MLState release their first product: OPA

The One Pot Application (OPA) from MLState is a complete development platform for web applications and services:

Development in OPA requires no plumbing. Applications developed with OPA are automatically checked for safety and security before they are executed. Applications developed with OPA are automatically (and provably) immune to cross-site scripting, to SQL injections and to most existing forms of attacks. And OPA provides language support for storage, communication between client and server (Ajax and Comet), concurrency, distribution, mobility, etc.

Read more from MLState or watch the video.

Tuesday, 26 January 2010

High-performance parallel programming with HLVM

The OCaml Journal just published an article about HLVM:

"This article describes how a global adjustment of the calling convention brings the performance of the multicore-capable HLVM within 17% of its original single-threaded performance. A simple parallelization of the new ray tracer benchmark is then described that obtains a substantial 6.3× speedup on 8 cores, demonstrating the potential of the new design for high-performance parallel computing..."

To read this article and more, subscribe to The OCaml Journal today!

More OCaml jobs

The world's second largest OCaml employer (Citrix) have announced that they are hiring more OCaml programmers in the UK to maintain and develop their code base that has grown to hundreds of thousands of lines of OCaml code.

Martin Jambon also announced recently that MyLife (formerly Wink) are also looking for an OCaml developer.

Wednesday, 20 January 2010

Low-level optimization tips and tricks: part 4

The OCaml Journal just published an article about optimization:

"The OCaml programming language is unusually well suited to high-performance computing among functional programming languages because it provides a highly efficient code generator with a performant run-time and garbage collector. This makes it feasible to write high performance programs entirely in OCaml without having to drop to lower-level languages like C and Fortran for performance-critical sections of code. This article focuses on the internal representation of data structures. An overview of OCaml's data representation strategy is given. Tools to examine values in the heap, including OCaml's own Obj module, are described. Then several approaches to optimization that are related to data representations are covered, including closures, polymorphic variants, bounds checking, functors and integer arithmetic..."
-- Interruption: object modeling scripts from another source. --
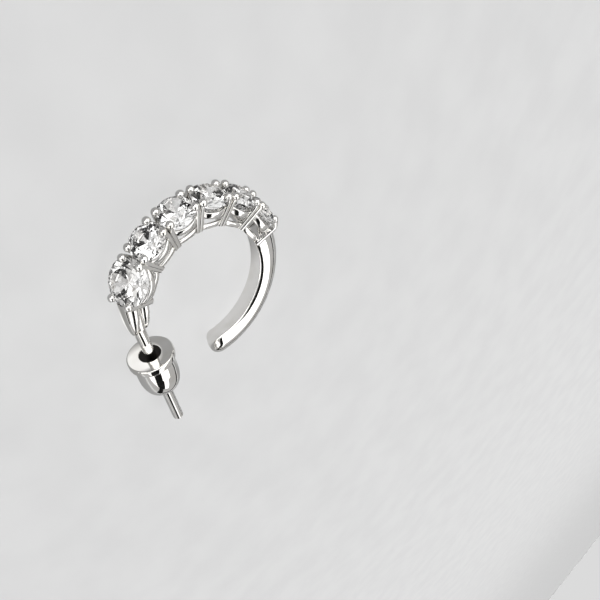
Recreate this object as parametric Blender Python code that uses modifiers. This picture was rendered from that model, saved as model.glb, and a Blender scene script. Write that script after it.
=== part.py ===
"""Hoop earring: six claw-set round stones on a canted arc, a plain shank, a post and a bullet ear back.

The hoop is drawn in its own frame, with the ring's axis along Y and the near side at -Y. The whole
earring then hangs on one empty, which lays it down on its far side as it comes to rest on a table.
"""
from math import asin, atan, cos, pi, radians, sin, sqrt, tan

import bmesh
import bpy
from mathutils import Matrix, Vector

MM = 0.001

# Ring
RING_R = 7.30 * MM  # ring axis to the middle of the claw tips
CANT = radians(18.0)  # the section leans, so the stones face outward and to the near side
FIRST_GROOVE = radians(151.4)  # where the first and second stones meet

# Stones
STONE_COUNT = 6
FIRST_STONE_D = 3.36 * MM
STONE_D = 2.70 * MM
STONE_SPACING = 0.06 * MM  # between two girdles
TABLE_SHARE = 0.57  # of the stone's diameter, as are the next three
CROWN_SHARE = 0.150
PAVILION_SHARE = 0.430
GIRDLE_SHARE = 0.030
LOWER_HALF_SHARE = 0.22  # of the girdle's radius, where the lower halves meet
GIRDLE_DEPTH = 0.25 * MM  # girdle below the middle of the claw tips
SEAT_GAP = 0.04 * MM

# Baskets
CLAW_TIP_R = 0.32 * MM
CLAW_WIRE_R = 0.235 * MM
CLAW_HALF_WIDTH = 0.77 * MM  # claw tips, across the row
CLAW_FOOT_HALF_WIDTH = 0.84 * MM
CLAW_BITE = 0.05 * MM  # how far a tip's middle stands inside the girdle
CLAW_SHOULDER = 0.07 * MM  # how far the wire passes outside the girdle
CLAW_FOOT_SHARE = 0.79  # foot to tip, along the row
LAST_CLAW_REACH = 1.37 * MM  # the last two claws stand upright beyond their stone
LAST_TIP_REACH = 0.87 * MM
LAST_CLAW_HALF_WIDTH = 0.93 * MM
BASKET_DEPTH = 2.22 * MM  # claws' feet below their tips
LOWER_RAIL_HALF_WIDTH = 0.88 * MM
LOWER_RAIL_THICK = 0.28 * MM
LOWER_RAIL_TALL = 0.46 * MM
LOWER_RAIL_RISE = 0.20 * MM  # its middle above the claws' feet
LOWER_RAIL_FULLNESS = 3.6  # in plan: 2 is an oval, more is squarer
UPPER_RAIL_DEPTH = 0.95 * MM
UPPER_RAIL_INSET = 0.17 * MM  # from the girdle's radius to the rail's
UPPER_RAIL_THICK = 0.24 * MM
UPPER_RAIL_TALL = 0.52 * MM
UPPER_RAIL_FULLNESS = 2.1
RAIL_JOINT = 0.03 * MM  # how far one stone's rail stops short of the plane to the next

# Shank
SHANK_HALF_WIDTH = 1.06 * MM
SHANK_INNER_DEPTH = 2.15 * MM
SHANK_SIDE_DEPTH = 1.40 * MM  # where the flat side ends
SHANK_CROWN_DEPTH = 0.33 * MM  # top of the domed outer face
SHANK_DOME_FULLNESS = 1.5  # 2 is an oval dome, less runs up to a soft ridge
SHANK_EDGE_RISE = 0.38 * MM  # the soft inner edges, up the sides
SHANK_EDGE_ACROSS = 0.12 * MM
SHANK_END = radians(-69.0)
SHANK_NOSE_LENGTH = 1.00 * MM
SHANK_NOSE_FULLNESS = 2.1  # 2 is an elliptical end, more is blunter

# Neck and post
POST_D = 0.90 * MM
POST_LENGTH = 10.45 * MM
POST_CHAMFER = 0.10 * MM
POST_INSET = 1.03 * MM  # its start, inside the circle of the claw tips
POST_START = radians(202.2)
POST_DIRECTION = radians(-67.6)
NECK_CORE_R = 0.44 * MM
NECK_GROOVE = 0.17 * MM  # half of the core's width that shows between the petals
OUTER_PETAL = (0.56 * MM, 0.80 * MM)  # half sizes: along the ring's radius, across the row
INNER_PETAL = (0.54 * MM, 0.80 * MM)
PETAL_OFFSET = 0.56 * MM  # petal's middle from the neck's
NECK_START_GAP = 0.16 * MM  # past the first stone's end claws
NECK_RISE = 0.40 * MM  # above the middle between the rails
PETAL_SHARE = 0.96  # of the neck's length

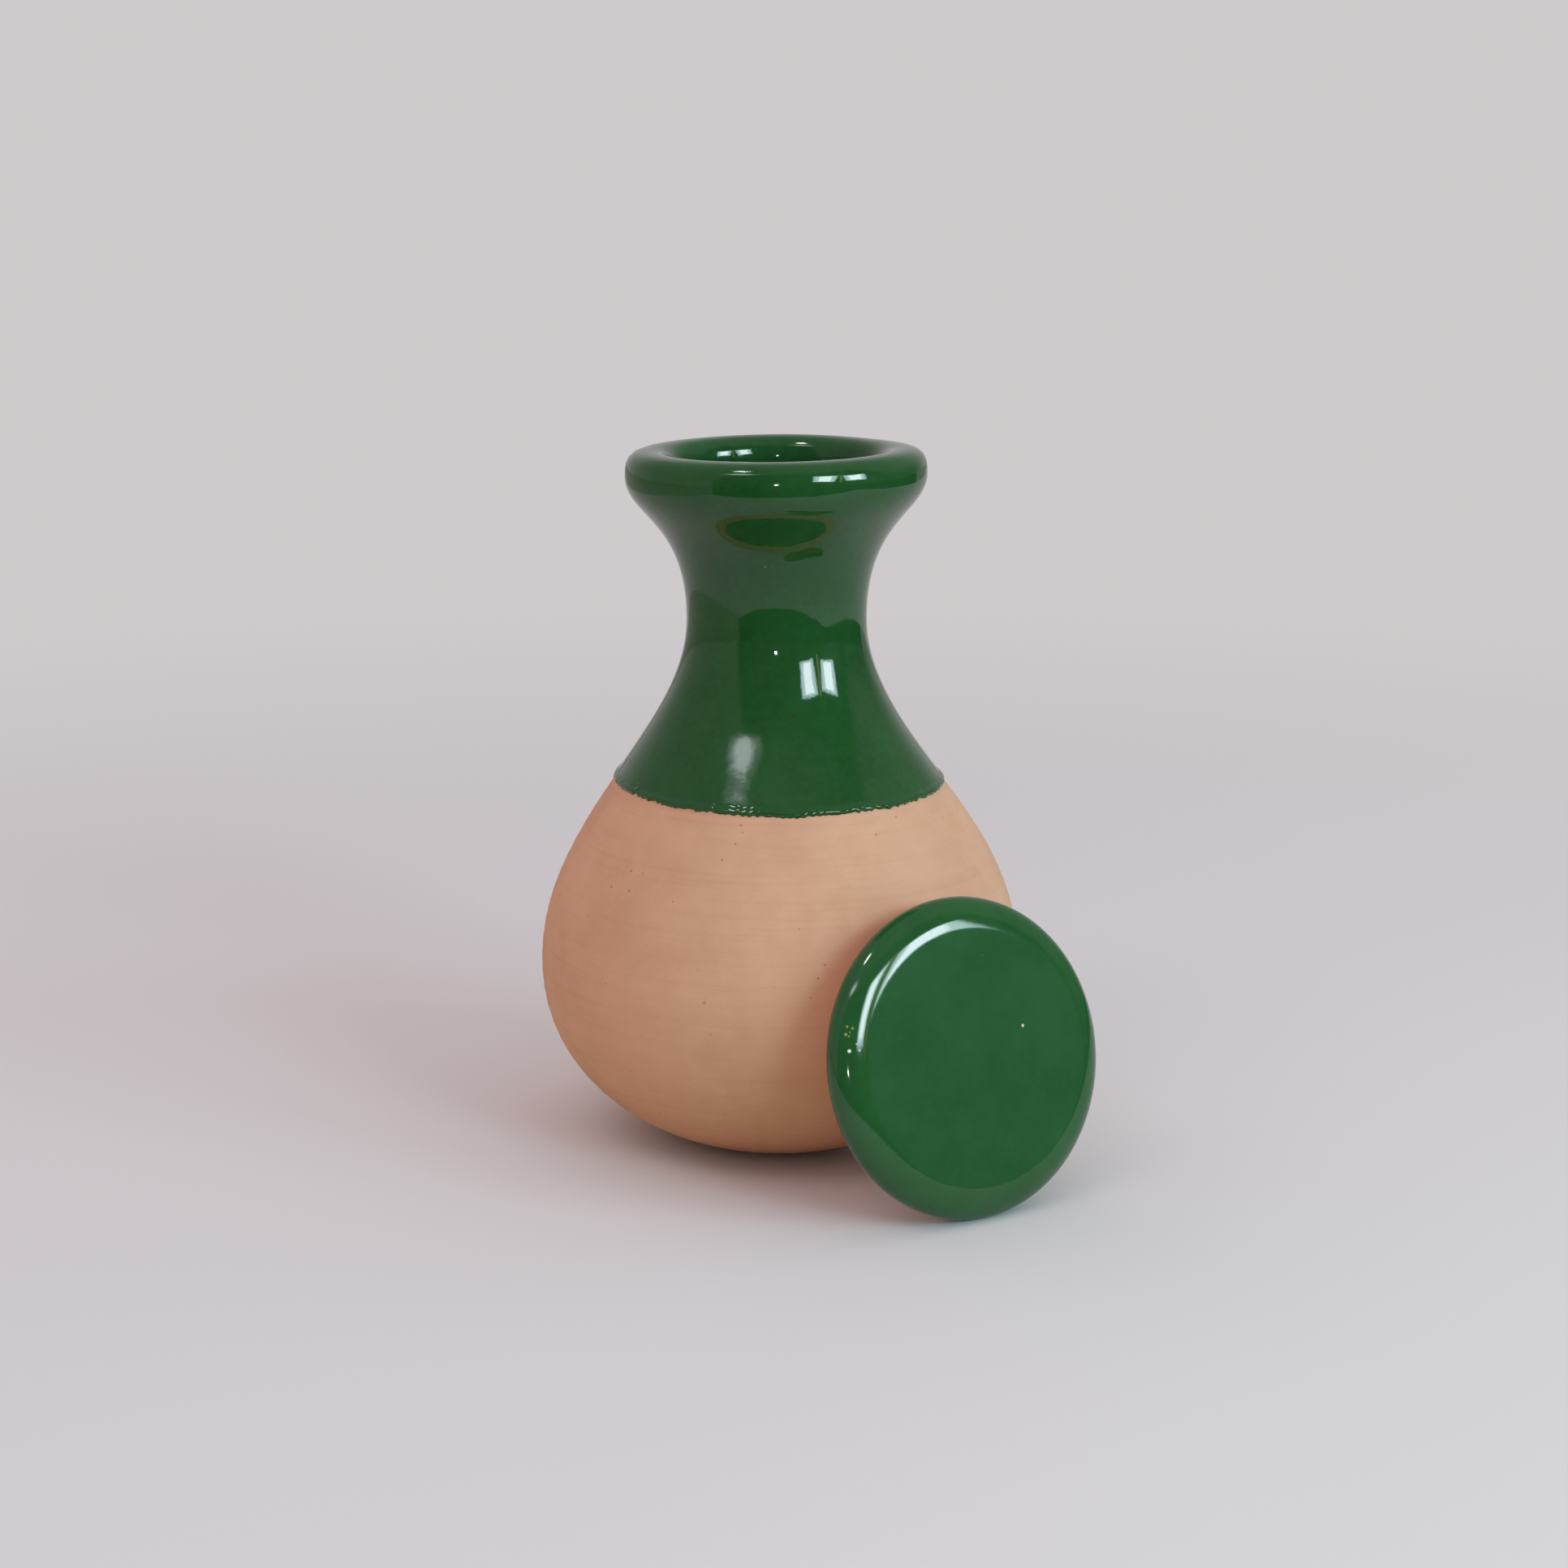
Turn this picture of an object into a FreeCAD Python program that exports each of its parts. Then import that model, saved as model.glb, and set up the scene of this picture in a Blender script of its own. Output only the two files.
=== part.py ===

To read this article and more, subscribe to The OCaml Journal today!

OCaml Batteries included 1.0.0 released

The Batteries Included project that has intended to provide an extensive defacto-standard library for OCaml for over two years has finally reached version 1!

This library includes a wealth of indispensable features with extensive documentation covering topics such as:

  • Mutable and immutable data structures (reusable AVL trees, bit sets, string buffers, extensible arrays, lazy lists, polymorphic sets and maps, ropes).
  • Mathematics (extensive complex number support).
  • Abstractions (enumerations).
  • File and IO related helper functions.
  • Pretty printers and functional unparsers.
  • Memory management helper functions.
  • Consistent interfaces/signatures.
  • Unicode support.

Download your copy here!

Sunday, 3 January 2010

Garbage collecting multithreaded programs

The OCaml Journal just published an article about HLVM:

"Executing threads in parallel is the cornerstone of efficient parallel programming on shared-memory machines including today's multicores. This article describes how a simple stop-the-world garbage collector can be implemented in HLVM, allowing code generated from an OCaml program to leverage multicores easily..."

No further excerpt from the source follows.